Last spring everybody wanted to read Divergent. After that it was The Fault in Our Stars.

In the middle school library where I work, the release of a film based on a book almost always means there’s going to be a run on the book. During the advance publicity for TFIOS, we rapidly filled the hold list, beyond hope, on every copy.

But when the book delivers on expectations, students find themselves facing the void again: What do we read next?

With The Fault in Our Stars author John Green, we’re in luck.

TFIOS is both one of the funniest and also one of the most desperately sad books I’ve ever encountered. Green seems to get something important about adolescent life that too many adults miss or push away. He takes teens seriously, as if their dramas, their romances, adventures, and catastrophic failures were real and worth exploring. Partly because of this, I think, some adults are put off by his breezy style and snappy dialogue. He writes the way many teens talk.

Lucky for us (and the young adults in our lives), Green has been prolific, with four solo and two collaborative novels since 2005. He is also, with brother Hank Green, a wildly popular video blogger. And while TFIOS is justifiably his most widely known book, it is arguably not even his best.

In Paper Towns, he manages to spin a quirky high school graduation and road trip drama together with a sort of detective story into a highly literary exploration of identity and place. He relentlessly probes the ways we relate to (and hide from) each other, our communities, our selves. Amid vivid depictions of uncool parents, spoiled romances, and the depressing social politics of high school, we come across metaphors of windows and mirrors, the internal “strings” that seem to hold us together, explorations of the boundaries of self and others, and various takes on the meanings of “paper towns” as places with no sense of place.

Green’s books are rich with cultural references to ponder or chase down. In Paper Towns we find an extended meditation on Whitman’s “Song of Myself,” as well as a dizzying range of allusions to writers (Dickinson, Melville, Eliot, Plath) and musicians (John Coltrane, The Mountain Goats). Each reference is not merely a name-check, but rather, intricately woven thread in narrator Quentin’s effort to make sense the character Margo Roth Spiegelman and himself, a “way into understanding another,” as his English teacher suggests.

Despite the fact that we don’t encounter her directly in much of the book – her mysterious disappearance is the plot’s engine – we’re left with an indelible character in Margo. And although there are strong echoes of Alaska Young, the beautiful, enigmatic and troubled girl at the center of Green’s Printz award-winning first novel, Looking for Alaska, Margo stands out, in part as an absence.

“All those paper people living in their paper houses, burning the future to stay warm,” she says to Quentin early in the story as they look out over suburban Orlando. “All the paper kids drinking beer some bum bought for them at the paper convenience store. Everyone demented with the mania of owning things. All the things paper-thin and paper-frail. And all the people, too.”

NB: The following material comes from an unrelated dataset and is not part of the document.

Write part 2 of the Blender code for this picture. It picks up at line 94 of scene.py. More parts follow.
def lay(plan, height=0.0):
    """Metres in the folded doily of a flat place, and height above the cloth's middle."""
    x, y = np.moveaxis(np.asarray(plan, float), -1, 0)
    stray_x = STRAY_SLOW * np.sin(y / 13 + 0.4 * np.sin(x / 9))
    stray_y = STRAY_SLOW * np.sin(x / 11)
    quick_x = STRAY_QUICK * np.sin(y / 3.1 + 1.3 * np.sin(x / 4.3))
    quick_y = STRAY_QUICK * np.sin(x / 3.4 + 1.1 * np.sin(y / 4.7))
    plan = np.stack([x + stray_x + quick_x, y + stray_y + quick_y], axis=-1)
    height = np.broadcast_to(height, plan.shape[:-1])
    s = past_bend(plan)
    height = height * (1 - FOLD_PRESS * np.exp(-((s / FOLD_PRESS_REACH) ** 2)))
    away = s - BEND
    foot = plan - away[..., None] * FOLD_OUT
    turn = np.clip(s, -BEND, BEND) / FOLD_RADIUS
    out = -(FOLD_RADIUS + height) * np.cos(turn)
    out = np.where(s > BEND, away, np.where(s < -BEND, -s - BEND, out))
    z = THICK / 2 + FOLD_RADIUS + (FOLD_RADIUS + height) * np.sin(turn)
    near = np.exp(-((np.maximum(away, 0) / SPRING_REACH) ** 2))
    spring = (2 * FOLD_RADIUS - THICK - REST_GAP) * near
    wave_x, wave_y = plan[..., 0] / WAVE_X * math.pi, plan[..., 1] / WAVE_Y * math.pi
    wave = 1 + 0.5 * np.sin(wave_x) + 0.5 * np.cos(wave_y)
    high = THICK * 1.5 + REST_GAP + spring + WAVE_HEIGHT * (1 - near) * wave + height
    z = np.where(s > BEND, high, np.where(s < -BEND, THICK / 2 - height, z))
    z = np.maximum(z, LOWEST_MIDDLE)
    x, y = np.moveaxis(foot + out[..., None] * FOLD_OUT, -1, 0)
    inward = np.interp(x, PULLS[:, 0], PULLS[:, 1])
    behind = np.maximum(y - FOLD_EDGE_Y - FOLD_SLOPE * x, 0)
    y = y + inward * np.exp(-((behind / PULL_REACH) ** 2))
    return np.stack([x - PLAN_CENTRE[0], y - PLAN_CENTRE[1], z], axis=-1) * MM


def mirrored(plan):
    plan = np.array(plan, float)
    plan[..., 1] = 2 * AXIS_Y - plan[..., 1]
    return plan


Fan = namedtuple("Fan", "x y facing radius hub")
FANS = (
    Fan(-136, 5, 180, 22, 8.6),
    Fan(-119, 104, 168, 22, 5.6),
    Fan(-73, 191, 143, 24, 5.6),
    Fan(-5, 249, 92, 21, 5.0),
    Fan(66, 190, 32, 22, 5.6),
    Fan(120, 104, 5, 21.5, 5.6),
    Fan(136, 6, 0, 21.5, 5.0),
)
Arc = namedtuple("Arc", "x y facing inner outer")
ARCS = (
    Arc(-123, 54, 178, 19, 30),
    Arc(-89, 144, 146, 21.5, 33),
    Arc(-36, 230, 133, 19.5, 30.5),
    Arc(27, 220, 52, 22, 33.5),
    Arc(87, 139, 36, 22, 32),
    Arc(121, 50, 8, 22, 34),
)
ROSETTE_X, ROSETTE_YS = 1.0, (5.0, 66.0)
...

Yet Quentin poignantly and powerfully discovers only near the end of the novel that all along he has known very little about her. She lives next door and he has known her since young childhood, but she is not really the person he’d ever imagined her to be. She is “this girl who was an idea that I loved.”

Quentin’s realization about his relationship to Margo and the life choice it prompts him to make are surprisingly ordinary and yet manage to be cathartic. This, for me, is what sticks long after plot specifics are lost to the muddle of memory.

As in many YA novels, there is a fair amount coarse language and a bit of sexual innuendo. But none of it is explicit. It’s nothing I would hesitate to recommend to a sharp 8th grader.

Hassett is librarian at Luther Jackson Middle School in Fairfax County.